Abstract: In spatial statistics, a common objective is to predict values of a spatial process at unobserved locations by exploiting spatial dependence. Kriging provides the best linear unbiased predictor using covariance functions, and is often associated with Gaussian processes. However, for nonlinear predictions for nonGaussian and categorical data, the Kriging prediction is no longer optimal, and the associated variance is often overly optimistic. Although deep neural networks (DNNs) are widely used for general classification and prediction, they have not been studied thoroughly for data with spatial dependence. In this work, we propose a novel DNN structure for spatial prediction, where we capture the spatial dependence by adding an embedding layer of spatial coordinates with basis functions.

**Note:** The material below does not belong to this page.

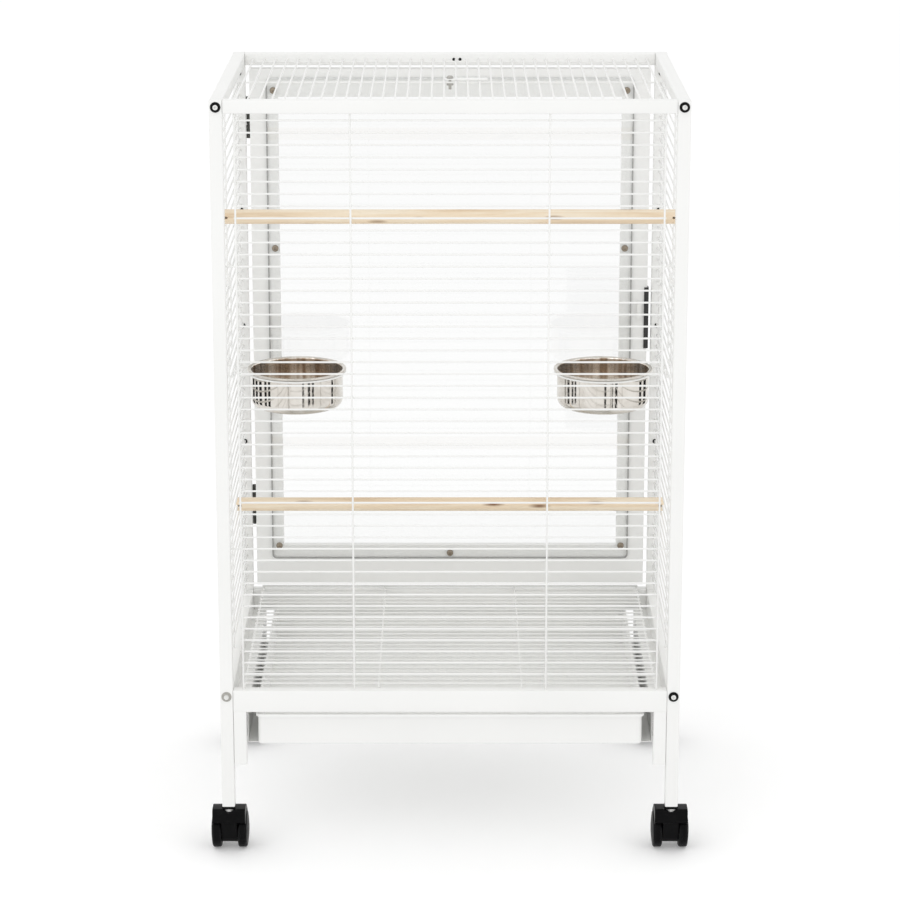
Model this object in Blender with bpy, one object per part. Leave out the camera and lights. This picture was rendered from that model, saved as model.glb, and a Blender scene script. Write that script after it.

We show in theory and simulation studies that the proposed DeepKriging method has a direct link to Kriging in the Gaussian case, and has multiple advantages over Kriging for nonGaussian and nonstationary data. That is, it provides nonlinear predictions, and thus has smaller approximation errors. Furthermore, it does not require operations on covariance matrices, and thus is scalable for large data sets. With sufficiently many hidden neurons, the proposed method provides an optimal prediction in terms of model capacity. In addition, we quantify prediction uncertainties based on density prediction, without assuming a data distribution. Finally, we apply the method to PM_2.5 concentrations across the continental United States.

Key words and phrases: Basis function, deep learning, feature embedding, Gaussian process, spatial prediction.